The data shows an 88 % capability of computing an adequate representation of the emotional valence. Furthermore, the mean correlation is quite strong (rm = .46). Looking specifically at the data from participant seven, we see a negative correlated emotional valence, leading to the conclusion that there is something off regarding the computation of these specific physiological and psychological variables. The correlations of participants two, three and four are not significant but they still show a positive correlation between the measured and computed data streams. Furthermore, they show a low and two medium coefficients which is why in this specific context, the probability of error should be interpreted as a measure for the conformity of the measured and computed data rather than a rejection of the measurement alltogether.

5 General Discussion

Due to these steps, the calibrated emotion module is now capable of adequately predicting the emotional valence over the course of a specific work task.
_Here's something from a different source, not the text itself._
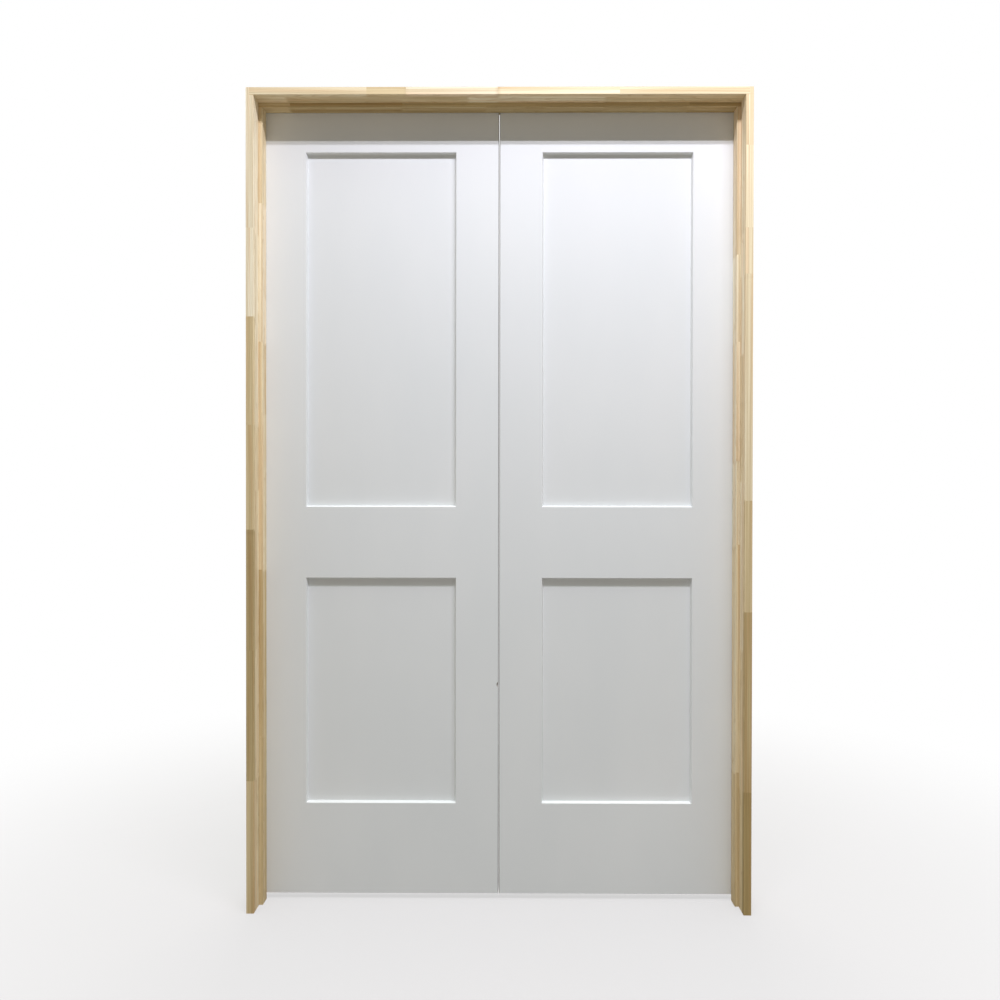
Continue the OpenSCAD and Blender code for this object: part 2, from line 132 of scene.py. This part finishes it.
class Graph:
    """A material's node tree, with short calls for the nodes that most finishes need."""

    def __init__(self, name):
        self.material = bpy.data.materials.new(name)
        self.material.use_nodes = True
        self.nodes = self.material.node_tree.nodes
        self.links = self.material.node_tree.links
        self.nodes.clear()
        self.output = self.nodes.new("ShaderNodeOutputMaterial")
        self.shader = self.nodes.new("ShaderNodeBsdfPrincipled")
        self.links.new(self.shader.outputs["BSDF"], self.output.inputs["Surface"])
        place = self.nodes.new("ShaderNodeTexCoord").outputs["Object"]
        split = self.add("ShaderNodeSeparateXYZ", {"Vector": place})
        self.x, self.y, self.z = split.outputs

    def put(self, socket, value):
        if isinstance(value, bpy.types.NodeSocket):
            self.links.new(value, socket)
        else:
            socket.default_value = value

    def add(self, kind, inputs=None, **settings):
        node = self.nodes.new(kind)
        for key, value in settings.items():
            setattr(node, key, value)
        for key, value in (inputs or {}).items():
            self.put(node.inputs[key], value)
        return node

    def finish(self, **inputs):
        for key, value in inputs.items():
            self.put(self.shader.inputs[key.replace("_", " ")], value)
        return self.material

    def math(self, operation, *values):
        node = self.add("ShaderNodeMath", operation=operation)
        for socket, value in zip(node.inputs, values):
            self.put(socket, value)
        return node.outputs[0]

    def distance(self, across, along):
        squares = [self.math("POWER", side, 2.0) for side in (across, along)]
        return self.math("SQRT", self.math("ADD", *squares))

    def point(self, x, y, z):
        return self.add("ShaderNodeCombineXYZ", {"X": x, "Y": y, "Z": z}).outputs[0]

    def stretched(self, x, y, z):
        """The object's coordinates, each multiplied by its own density."""
        axes = zip((self.x, self.y, self.z), (x, y, z))
        return self.point(*[self.math("MULTIPLY", axis, density) for axis, density in axes])

    def every(self, first, *others):
        """1 where every one of the tests is true, and 0 elsewhere."""
        for other in others:
            first = self.math("MULTIPLY", first, other)
        return first

    def noise(self, place, detail=2.0, roughness=0.5):
        inputs = {"Vector": place, "Scale": 1.0, "Detail": detail, "Roughness": roughness}
        return self.add("ShaderNodeTexNoise", inputs).outputs["Fac"]

    def span(self, value, low, high, out_low=0.0, out_high=1.0, **settings):
        inputs = {0: value, 1: low, 2: high, 3: out_low, 4: out_high}
        return self.add("ShaderNodeMapRange", inputs, **settings).outputs[0]

    def ramp(self, factor, stops, between="LINEAR"):
        node = self.add("ShaderNodeValToRGB", {"Fac": factor})
        node.color_ramp.interpolation = between
        elements = node.color_ramp.elements
        while len(elements) < len(stops):
            elements.new(0.5)
        for element, (place, colour, *alpha) in zip(elements, stops):
            element.position = place
            element.color = (*colour, *(alpha or (1,)))
        return node.outputs["Color"]

    def mix(self, factor, first, second, blend="MIX"):
        node = self.add("ShaderNodeMix", data_type="RGBA", blend_type=blend)
        sockets = (node.inputs[0], node.inputs[6], node.inputs[7])
        for socket, value in zip(sockets, (factor, first, second)):
            self.put(socket, (*value, 1) if isinstance(value, tuple) else value)
        return node.outputs[2]

    def tint(self, factor, under, colour):
        """A colour laid over another as a stain would be."""
        return self.mix(factor, under, colour, "MULTIPLY")

    def bump(self, height, distance, strength):
        inputs = {"Height": height, "Distance": distance, "Strength": strength}
        return self.add("ShaderNodeBump", inputs).outputs["Normal"]


# ---- Finishes ----

# The pine's shades, from sapwood to heartwood
SHADES = {
    "cream": (0.76, 0.71, 0.57),
    "straw": (0.70, 0.63, 0.46),
    "honey": (0.62, 0.53, 0.34),
    "tan": (0.47, 0.38, 0.21),
    "brown": (0.36, 0.27, 0.12),
}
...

In combination with the results from the pre-test experiments and the evaluation, the emotion module is one of the first computed psychological models, which are not just working on a binary basis, but are positively evaluated against psychological empirical criteria. The next steps will be to match the existing computational routines to once more match the measured data as it was done during the pre-tests. Afterwards, to conduct other work sequences and to compare the model to those outcomes. Especially tasks with a much higher coordinative involvement with only low levels of strain, like putting together furniture, will become increasingly important for the continued refinement of the emotion model. Furthermore, besides looking for opportunities and applications as a robotic enhancement [11] we are currently exploring the practical applications of the emotion module without physical exhaustion due to performing heavy work, but psychological and cognitive fatigue. Therefore, beginning in 2015, the emotion module will be adapted to compute emotional valences during sitting but highly cognitive stressful tasks, as in air traffic controllers.